15. You think the momentum is sufficiently strong
to overcome those problems on the financing of the CAP in respect
of the applicant countries because, as I understand it, agreement
has still not nearly been reached within the relevant council.
(Mr Straw) For many of the applicants most chapters
have been closed but inevitably the most difficult chapters are
still to be closed and that includes those relating to agriculture.
It is my hope and belief that we will stay on track for the accession
of the ten countries. I think that there will be some hairy moments
between now and then. There is nothing new in that inside the
European Union. That is my belief; I cannot be certain about it.
16. Can you indicate in respect of the result
of the Irish referendum what is the current thinking on the way
of getting around that result, assuming that there could be remaining
difficulties if there was no change in the Irish vote?
(Mr Straw) There has been an election in Ireland.

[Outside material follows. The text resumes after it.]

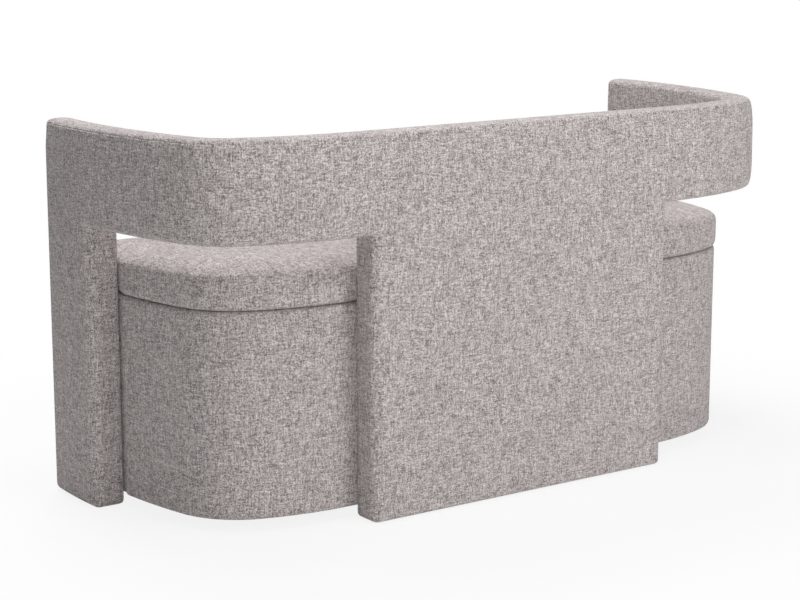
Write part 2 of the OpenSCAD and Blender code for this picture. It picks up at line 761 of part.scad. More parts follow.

Again, all the parties in Ireland are committed, as I understand
it, strongly to the European Union, but particularly the party
of the government.
17. That was the position last time.
(Mr Straw) I know that is true. If you want a definitive
answer you are going to have to ask the Government of the Republic
of Ireland, not me. From what I recall they are committed to holding
a further referendum later this year. There is a significant mandate
for the Taoisseach to do that and for Fianna Fail and we look
forward to that.
18. What is the fall-back position?
(Mr Straw) With the greatest respect, we will have
to wait and see, but most of the Irish politicians to whom I speak
are reasonably confident about a yes vote in that result.
19. They were last time.
(Mr Straw) I am not sure they were. There was an assumption
but it was not a positive confidence.